Although the Opportunity Zones model has its critics, a lot of the criticism seems to be about place-based policies in general. If the next provincial government believes that provincial policy should preference addressing geographic inequality, then the principal issue is about how to design such policy interventions.

The Opportunity Zones model, by and large, leaves investment decisions to a combination of market forces and investor choices. The only real condition is that investors must invest their capital in a designated zone. The model is otherwise generally market driven and neutral with respect to asset classes, investment structures and rates of return.

Conclusion

There are other policy options not reflected here, such as leveraging regional universities and colleges for innovation and talent, targeting international students and the Provincial Nominee Program, and boosting broadband investments.

The fundamental points remain, and are as follows:

  • The pre-pandemic story of Ontario’s economy was the concentration of investment and employment growth in a small number of major cities.
  • Although it may have marginal effects, it is likely that the pandemic will not fundamentally change this trend.
  • These trends are not a case of market failure per se. They are a function of markets allocating resources on the most efficient basis.
  • There may be reasons, however, why the provincial government would try to influence the market’s distribution of investment and employment in Ontario to benefit rural and economically-disadvantaged parts of the province.
  • If so, it is important that any policy interventions aim to minimize market distortions and efficiency losses.
  • The three policy recommendations set out above aim to achieve this balance by catalysing economic activity outside of Ontario’s major cities while minimizing market distortions.
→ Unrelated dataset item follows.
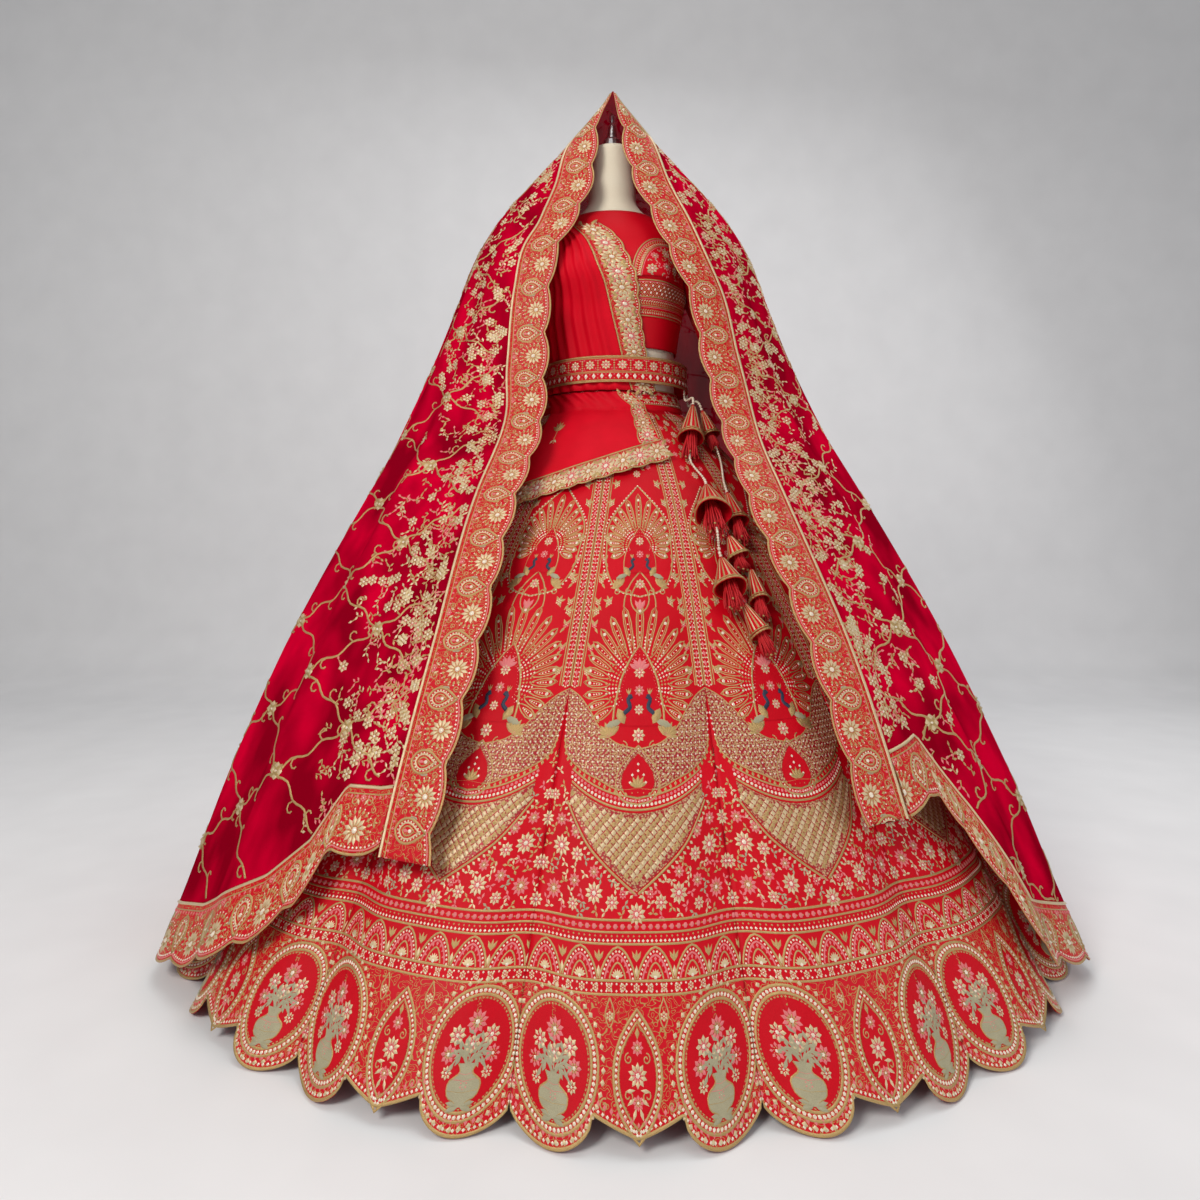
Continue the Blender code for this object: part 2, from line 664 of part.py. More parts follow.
def veil(turn, z):
    """A point on the veil's inner face; turn runs from the front over the viewer's left."""
    at = veil_section(z)
    depth = at["front"] if cos(turn) > 0 else at["back"]
    fall = min(max((1.50 - z) / 1.0, 0.0), 1.0)
    out = 0.0
    for centre, rise, wide in VEIL_FOLDS[1:]:
        out += rise * bell_curve(turn - radians(centre), radians(wide)) * fall
    return Vector((-(at["side"] + out) * sin(turn), at["centre"] - (depth + out) * cos(turn), z))


def veil_reach(turn, z, step=0.01):
    """Metres of cloth for one radian of turn."""
    return max((veil(turn + step, z) - veil(turn - step, z)).length / (2 * step), 0.004)


def veil_edges(z):
    """Turns of the two front edges and of the seams where their borders meet the net."""
    at = veil_section(z)
    left, right = radians(at["left_edge"]), tau - radians(at["right_edge"])
    left_seam = left + min(BORDER_WIDTH / veil_reach(left + 0.1, z), BORDER_MAX_TURN)
    right_seam = right - min(BORDER_WIDTH / veil_reach(right - 0.1, z), BORDER_MAX_TURN)
    return left, left_seam, right_seam, right


def veil_hem(turn):
    """The height of the veil's lower edge at one turn."""
    return float(np.interp(turn * 180 / pi, column(VEIL_HEM, "turn"), column(VEIL_HEM, "z")))


def make_veil():
    """The net cloak, its two front borders and the borders along its ends and back."""
    _, left_low, right_low, _ = veil_edges(VEIL_HEM_LEVEL)
    peak = Vector(VEIL_PEAK)
    shares = spread(0.0, 1.0, VEIL_STEPS + 1)
    hems = [veil_hem(left_low + (right_low - left_low) * share) for share in shares]
    net_rows = []
    left_rows = []
    right_rows = []
    for fall in reversed(VEIL_ROWS):
        row = []
        for share, hem in zip(shares, hems):
            z = peak.z + (hem + BORDER_WIDTH + HALF_GAP - peak.z) * fall
            _, left_seam, right_seam, _ = veil_edges(z)
            inset = HALF_GAP / veil_reach(left_seam, z)
            turn = left_seam + inset + (right_seam - left_seam - 2 * inset) * share
            row.append(veil(turn, z))
        net_rows.append(row)
        for side_rows, hem, which in ((left_rows, hems[0], 0), (right_rows, hems[-1], 3)):
            z = peak.z + (hem + BORDER_WIDTH + HALF_GAP - peak.z) * fall
            edges = veil_edges(z)
            seam = edges[1] if which == 0 else edges[2]
            sign = 1 if which == 0 else -1
            inset = HALF_GAP / veil_reach(seam, z) * sign
            side_rows.append((z, edges[which], seam - inset, sign))
    net_rows.append([peak] * (VEIL_STEPS + 1))
    cloth("veil_net", net_rows, VEIL_WALL, True, NET, made_of="net")
    for name, rows in (("veil_border_front_left", left_rows), ("veil_border_front_right", right_rows)):
        make_front_border(name, list(reversed(rows)))
    make_hem_borders(hems, shares)


def make_front_border(name, rows):
    """One scalloped border down the veil's front edge, sewn to the straight chords of the net."""
    last_z = rows[-1][0] - BORDER_WIDTH
    rows = [*rows, (last_z, *rows[-1][1:])]
    strip = []
    for upper, lower in zip(rows[:-1], rows[1:]):
        for cut in range(BORDER_SPLIT):
            share = cut / BORDER_SPLIT
            strip.append((upper, lower, share))
    strip.append((rows[-2], rows[-1], 1.0))
    points = []
    for i, (upper, lower, share) in enumerate(strip):
        seam = veil(upper[2], upper[0]).lerp(veil(lower[2], lower[0]), share)
        z = upper[0] + (lower[0] - upper[0]) * share
        edge_turn = upper[1] + (lower[1] - upper[1]) * share
        scallop = SCALLOP * (1 if i % 2 else -0.3) / veil_reach(edge_turn, z)
        edge = veil(edge_turn - upper[3] * scallop, z)
        middle_turn = (edge_turn + upper[2] + (lower[2] - upper[2]) * share) / 2
        middle = veil(middle_turn, z)
        points.append([edge, middle, seam] if upper[3] > 0 else [seam, middle, edge])
    points.reverse()
    cloth(name, points, VEIL_WALL, True, EMBROIDERED, made_of="scalloped border")


def make_hem_borders(hems, shares):
    """The border strips along the veil's two ends and its back edge."""
    parts = (
        ("veil_border_end_left", 0, END_STEPS),
        ("veil_border_back", END_STEPS, VEIL_STEPS - END_STEPS),
        ("veil_border_end_right", VEIL_STEPS - END_STEPS, VEIL_STEPS),
    )
    for name, first, last in parts:
        rows = []
        for low in (0.0, 1.0):
            row = []
            for j in range(first, last + 1):
                z_seam = hems[j] + BORDER_WIDTH - HALF_GAP
                z = z_seam
                if low:
                    z = max(hems[j] + (SCALLOP if j % 2 else 0.0), 0.003)
                _, left_seam, right_seam, _ = veil_edges(z_seam)
                inset = HALF_GAP / veil_reach(left_seam, z_seam)
                turn = left_seam + inset + (right_seam - left_seam - 2 * inset) * shares[j]
                nudge = inset if j == first and first else -inset if j == last and last < VEIL_STEPS else 0.0
                row.append(veil(turn + nudge, z))
            rows.append(row)
        rows.reverse()
        cloth(name, rows, VEIL_WALL, True, EMBROIDERED, made_of="scalloped border")


def smooth_route(points, count):
    """Even points along a smooth curve through the given ones."""
    places = np.array(points, float)
    run = np.concatenate(([0], np.cumsum(np.linalg.norm(np.diff(places, axis=0), axis=1))))
    slopes = np.gradient(places, run, axis=0)
    route = []
    for at in np.linspace(0, run[-1], count):
        i = min(int(np.searchsorted(run, at, side="right")) - 1, len(run) - 2)
        span = run[i + 1] - run[i]
        s = (at - run[i]) / span
        route.append(
            (2 * s**3 - 3 * s**2 + 1) * places[i] + (s**3 - 2 * s**2 + s) * span * slopes[i]
            + (3 * s**2 - 2 * s**3) * places[i + 1] + (s**3 - s**2) * span * slopes[i + 1]
        )
    return route


def make_cord(name, start, start_way, end, end_way):
    """A free bead cord on a smooth route between two places, leaving and meeting them squarely."""
    ease = min(CORD_EASE, (end - start).length / 3)
    points = [start, start + start_way * ease, end - end_way * ease, end]
    length = sum((b - a).length for a, b in zip(points[:-1], points[1:]))
    route = smooth_route(points, max(5, int(length / CORD_STEP)))
    curve = bpy.data.curves.new(name, "CURVE")
    curve.dimensions = "3D"
    curve.bevel_depth = CORD_RADIUS
    curve.bevel_resolution = 2
    curve.use_fill_caps = True
    line = curve.splines.new("POLY")
    line.points.add(len(route) - 1)
    for point, place in zip(line.points, route):
        point.co = (*place, 1.0)
    obj = bpy.data.objects.new(name, curve)
    outfit.objects.link(obj)
    curve.materials.append(BEADS)


def bell_width(radius, share):
    """The bell's outer radius at a share of its length from the tip."""
    return BELL_TIP + (radius - BELL_TIP) * share


def make_bell(index, apex, mouth, radius, ties):
    """A cloth cone open below, with the thread tassel that hangs in it."""
    along = (mouth - apex).normalized()
    across = along.orthogonal().normalized()
    other = along.cross(across)
    length = (mouth - apex).length
    rows = []
    for share in (0.0, 1.0):
        wide = bell_width(radius, share)
        at = apex + along * length * share
        rows.append([
            at + (across * cos(tau * j / BELL_STEPS) - other * sin(tau * j / BELL_STEPS)) * wide
            for j in range(BELL_STEPS)
        ])
    cloth(f"latkan_bell_{index}", rows, BELL_WALL, False, EMBROIDERED, ring=True, made_of="cloth cone")
    pad = (bell_width(radius, TASSEL_SEAT - TASSEL_PAD) - BELL_WALL - 0.0009) / 2**0.5
    make_tassel(index, apex + along * length * TASSEL_SEAT, (other, across, -along), length, pad, ties)


def make_tassel(index, top, axes, length, pad, ties):
    """A tassel: a square pad of cells whose lower faces are drawn out into strands.

    Each tie is a place and direction at which one strand ends, for what hangs on it.
    """
    shape = bmesh.new()
    bmesh.ops.create_grid(shape, x_segments=TASSEL_ROWS, y_segments=TASSEL_ROWS, size=pad)
    cells = list(shape.faces)
    top_side = bmesh.ops.extrude_face_region(shape, geom=cells)
    for vert in [v for v in top_side["geom"] if isinstance(v, bmesh.types.BMVert)]:
        vert.co.z += length * TASSEL_PAD
    cells = [face for face in shape.faces if max(v.co.z for v in face.verts) < length * 0.01]
    bmesh.ops.inset_individual(shape, faces=cells, thickness=pad * 0.10)
    drawn = bmesh.ops.extrude_discrete_faces(shape, faces=cells)["faces"]
    for n, face in enumerate(drawn):
        centre = face.calc_center_median()
        reach = length * (0.82 + 0.07 * ((n * 5) % 4))
        for vert in face.verts:
            vert.co = centre * 1.45 + (vert.co - centre) * 0.8
            vert.co.z = -reach
    free = list(drawn)
    for place, way in ties:
        local = Vector([(place - top).dot(axis) for axis in axes])
        side = Vector((local.x, local.y, 0)) if Vector((local.x, local.y)).length > pad else Vector()
        aim = side.normalized() * pad
        face = min(free, key=lambda f: (f.calc_center_median().to_2d() - aim.to_2d()).length)
        free.remove(face)
        way_local = Vector([way.dot(axis) for axis in axes])
        turn = Vector((0, 0, -1)).rotation_difference(way_local)
        centre = face.calc_center_median()
        for vert in face.verts:
            flat = Vector((vert.co.x - centre.x, vert.co.y - centre.y, 0))
            vert.co = local + turn @ (flat.normalized() * STRAND_HALF * 2**0.5)
    bmesh.ops.recalc_face_normals(shape, faces=shape.faces)
    for vert in shape.verts:
        x, y, z = vert.co
        vert.co = top + axes[0] * x + axes[1] * y + axes[2] * z
    mesh = bpy.data.meshes.new(f"latkan_tassel_{index}")
    shape.to_mesh(mesh)
    shape.free()
    obj = bpy.data.objects.new(f"latkan_tassel_{index}", mesh)
    outfit.objects.link(obj)
    mesh.materials.append(THREAD)


def make_latkans():
    """The hanging ornaments at the waist's viewer right, on cords from the belt."""
    bells = {}
    names = LATKANS[0]
    for index, values in enumerate(LATKANS[1:], start=1):
        row = dict(zip(names, values))
        apex = skirt_front(row["x"], row["z"], row["stand"])
        mouth = skirt_front(row["to_x"], row["to_z"], row["to_stand"])
        bells[index] = (apex, mouth, row["radius"])
    ties = {index: [] for index in bells}
    down = Vector((0, 0, -1))
    for bell, belt_turn in BELT_CORDS[1:]:
        apex, mouth, _ = bells[bell]
        way = (mouth - apex).normalized()
        start = belt(radians(belt_turn), 1.0, BELT_WALL / 2) + down * GAP
        make_cord(f"latkan_cord_{bell}", start, down, apex - way * GAP, way)
    for bell, above in BELL_CORDS[1:]:
        apex, mouth, _ = bells[bell]
        way = (mouth - apex).normalized()
        above_apex, above_mouth, _ = bells[above]
        start_way = (above_mouth - above_apex).normalized()
        start = above_apex + (above_mouth - above_apex) * TASSEL_REACH
        ties[above].append((start, start_way))
        make_cord(f"latkan_cord_{bell}", start + start_way * GAP, start_way, apex - way * GAP, way)
    for bell, above in STRAND_TIES[1:]:
        apex, mouth, _ = bells[bell]
        way = (mouth - apex).normalized()
        ties[above].append((apex - way * GAP, way))
    for index, (apex, mouth, radius) in bells.items():
        make_bell(index, apex, mouth, radius, ties[index])


make_form()
make_skirt()
make_waistband()
make_belt()
make_choli()
make_drape()
make_veil()
make_latkans()
for obj in outfit.objects:
    if obj.type == "MESH":
        obj.data.shade_smooth()
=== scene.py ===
from math import cos, pi, radians, sin, tau

import bpy
import numpy as np
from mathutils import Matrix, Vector


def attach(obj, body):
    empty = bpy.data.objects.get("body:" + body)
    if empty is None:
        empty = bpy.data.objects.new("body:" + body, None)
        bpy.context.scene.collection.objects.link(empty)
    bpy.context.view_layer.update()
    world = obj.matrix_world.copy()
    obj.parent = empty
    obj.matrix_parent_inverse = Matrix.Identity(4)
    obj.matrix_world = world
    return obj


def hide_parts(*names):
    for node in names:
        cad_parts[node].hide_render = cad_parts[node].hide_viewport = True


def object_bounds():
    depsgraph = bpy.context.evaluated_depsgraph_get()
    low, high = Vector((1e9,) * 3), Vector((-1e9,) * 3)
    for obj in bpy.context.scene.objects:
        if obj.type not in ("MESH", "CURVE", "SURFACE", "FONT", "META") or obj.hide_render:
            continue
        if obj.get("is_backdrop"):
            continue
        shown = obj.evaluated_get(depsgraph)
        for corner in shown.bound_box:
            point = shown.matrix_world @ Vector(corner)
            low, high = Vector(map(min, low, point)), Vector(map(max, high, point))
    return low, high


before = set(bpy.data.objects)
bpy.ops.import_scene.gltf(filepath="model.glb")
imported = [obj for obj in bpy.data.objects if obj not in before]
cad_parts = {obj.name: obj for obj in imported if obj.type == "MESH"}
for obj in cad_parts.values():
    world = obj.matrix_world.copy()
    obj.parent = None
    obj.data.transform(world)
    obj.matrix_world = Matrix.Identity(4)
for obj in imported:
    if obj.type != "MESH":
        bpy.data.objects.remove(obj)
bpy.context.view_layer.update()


# The camera stands level in front of the outfit, a little to its left, and the room is a pale
# floor that rises into a pale wall, under soft studio lamps.
camera_data = bpy.data.cameras.new("camera")
camera_data.lens = 25.5
camera_data.sensor_width = 36
camera_data.shift_x = 0.0158
camera_data.shift_y = -0.05
camera = bpy.data.objects.new("camera", camera_data)
camera.location = (-0.066, -1.61, 0.70)
camera.rotation_euler = (pi / 2, 0, 0)
bpy.context.scene.collection.objects.link(camera)
bpy.context.scene.camera = camera
bpy.context.scene.view_settings.view_transform = "Standard"


class Socket:
    """A node's output, so that plain sums on it add the Math nodes that they stand for."""

    def __init__(self, paint, socket):
        self.paint, self.socket = paint, socket

    def maths(self, operation, *values):
        return self.paint.node("ShaderNodeMath", {"operation": operation}, *values)

    def __add__(self, other):
        return self.maths("ADD", self, other)

    def __radd__(self, other):
        return self.maths("ADD", other, self)

    def __sub__(self, other):
        return self.maths("SUBTRACT", self, other)

    def __rsub__(self, other):
        return self.maths("SUBTRACT", other, self)

    def __mul__(self, other):
        return self.maths("MULTIPLY", self, other)

    def __rmul__(self, other):
        return self.maths("MULTIPLY", other, self)

    def __lt__(self, other):
        return self.maths("LESS_THAN", self, other)

    def __abs__(self):
        return self.maths("ABSOLUTE", self)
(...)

Sean Speer is a Senior Fellow at the Munk School of Global Affairs and Public Policy and project co-director of Ontario 360.

Sean is also the PPF Scotiabank Fellow for Strategic Competitiveness at the Public Policy Forum and editor at large at The Hub. He previously served as a senior economic adviser in the Prime Minister’s Office.

 

Footnotes

[1] There are 34 regions across the province designated as eligible.

[2] The same Ontario 360 paper applied the same regeneration toolkit to other Ontario communities including Oshawa, Peterborough, Sudbury and Thunder Bay though it did not produce a comprehensive set of policy priorities for these communities.